Because a land sale contract is a private financing agreement, there will be no big bank mortgage lien holder watching over the process or vetting the legality of the agreement. This can be a major drawback for both buyer and seller, so it is important that both parties have the contract reviewed by a real estate attorney prior to executing the agreement.
Both buyer and seller also take risks in brokering a real estate sale through a land to sale contract rather than a traditional mortgage lending agreement. Both risk devaluation of the property or its resale value over time. Both also bear the risk of a potential default that could have negative financial consequences on each end.
One drawback the buyer typically bears is that the purchase price under a land sale contract is often higher than it would be with traditional mortgage financing. Choosing to use a land sale contract means the seller is free to set a higher valuation on the property without having to justify the purchase price to a mortgage lender.
What Happens If the Buyer Fails to Make the Land Sale Contract Payments Due?
It sometimes happens that the buyer’s circumstances change and renders them unable to make the contract payments as they fall due. When this occurs, it is called “defaulting” on the sale.
If a buyer defaults on the land to sale contract, the seller can then move to what is called a contract forfeiture. A contract forfeiture allows for the seller to retain all the land payments the buyer has made to date and also extinguishes any existing equitable title the buyer holds on the property.

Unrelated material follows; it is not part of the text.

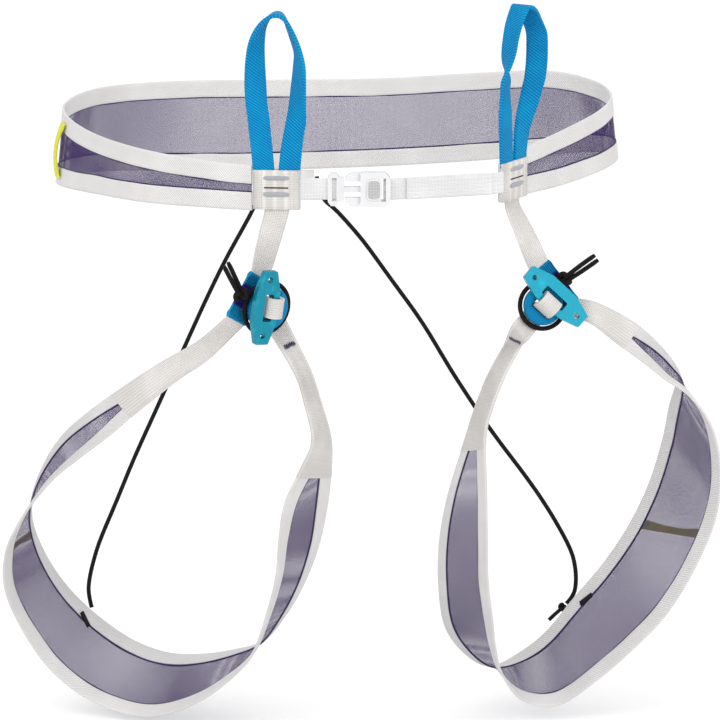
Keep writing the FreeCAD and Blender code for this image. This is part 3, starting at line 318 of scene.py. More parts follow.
def blend_colours(tree, share, first, second):
    """Colour between two by a share socket; each is a colour or a socket."""
    node = tree.nodes.new("ShaderNodeMix")
    node.data_type = "RGBA"
    tree.links.new(share, node.inputs["Factor"])
    for name, value in (("A", first), ("B", second)):
        socket = next(s for s in node.inputs if s.name == name and s.type == "RGBA")
        if isinstance(value, tuple):
            socket.default_value = (*value, 1.0)
        else:
            tree.links.new(value, socket)
    return next(s for s in node.outputs if s.type == "RGBA")


def step_up(tree, value, low, high):
    """Smooth step of a value from 0 at low to 1 at high."""
    node = tree.nodes.new("ShaderNodeMapRange")
    node.interpolation_type = "SMOOTHSTEP"
    tree.links.new(value, node.inputs["Value"])
    node.inputs["From Min"].default_value = low
    node.inputs["From Max"].default_value = high
    return node.outputs["Result"]


def cloud(tree, scale, detail=3.0):
    """Soft noise over the object's own space, about 0 to 1."""
    place = tree.nodes.new("ShaderNodeTexCoord")
    node = tree.nodes.new("ShaderNodeTexNoise")
    node.inputs["Scale"].default_value = scale
    node.inputs["Detail"].default_value = detail
    tree.links.new(place.outputs["Object"], node.inputs["Vector"])
    return node.outputs["Fac"]


def lay(tree):
    """Distances across and along a piece, in millimetres, from its map."""
    place = tree.nodes.new("ShaderNodeTexCoord")
    parts = tree.nodes.new("ShaderNodeSeparateXYZ")
    tree.links.new(place.outputs["UV"], parts.inputs[0])
    across = calc(tree, "MULTIPLY", parts.outputs["X"], 1000.0)
    along = calc(tree, "MULTIPLY", parts.outputs["Y"], 1000.0)
    return across, along


def bump(tree, height, distance, strength=1.0):
    """Bump from a height of 0 to 1, this many metres tall."""
    node = tree.nodes.new("ShaderNodeBump")
    node.inputs["Strength"].default_value = strength
    node.inputs["Distance"].default_value = distance
    tree.links.new(height, node.inputs["Height"])
    return node.outputs["Normal"]


def start_material(name):
    """A new material with a Principled shader, and its node tree."""
    material = bpy.data.materials.new(name)
    material.use_nodes = True
    return material, material.node_tree


def link_shader(tree, **sockets):
    """Link values to the Principled shader's sockets; an underscore in a name is a space."""
    for name, value in sockets.items():
        tree.links.new(value, tree.nodes["Principled BSDF"].inputs[name.replace("_", " ")])


def set_shader(tree, roughness, metallic=0.0, sheen=0.0, gloss=0.5):
    """Even numbers on the Principled shader's own sockets."""
    shader = tree.nodes["Principled BSDF"]
    shader.inputs["Roughness"].default_value = roughness
    shader.inputs["Metallic"].default_value = metallic
    shader.inputs["Sheen Weight"].default_value = sheen
    shader.inputs["Specular IOR Level"].default_value = gloss
    shader.inputs["Sheen Roughness"].default_value = 0.5


def scatter_light(tree, share, radius, scale):
    """Light passes some way into the surface."""
    shader = tree.nodes["Principled BSDF"]
    shader.inputs["Subsurface Weight"].default_value = share
    shader.inputs["Subsurface Radius"].default_value = radius
    shader.inputs["Subsurface Scale"].default_value = scale


# Fibre surfaces reflect much less than a smooth plastic does; the mesh's holes are this far apart, in mm.
FABRIC_GLOSS = 0.12
MESH_PITCH = 0.95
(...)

This means the seller can then enter into a new agreement with a new buyer to sell the land, keep the land in their possession or something else. All ties between the buyer in default and the land seller are now null and void.
Having the option of a contract forfeiture is an important protection to the seller, but also to the buyer in the event circumstances prevent further payment towards ownership of the land.
By understanding how a land sale contract works, what it is used for, the pros and cons of such an agreement and what occurs if the buyer defaults on the agreement terms, it becomes possible to know if this is a viable method to conduct a real estate transaction.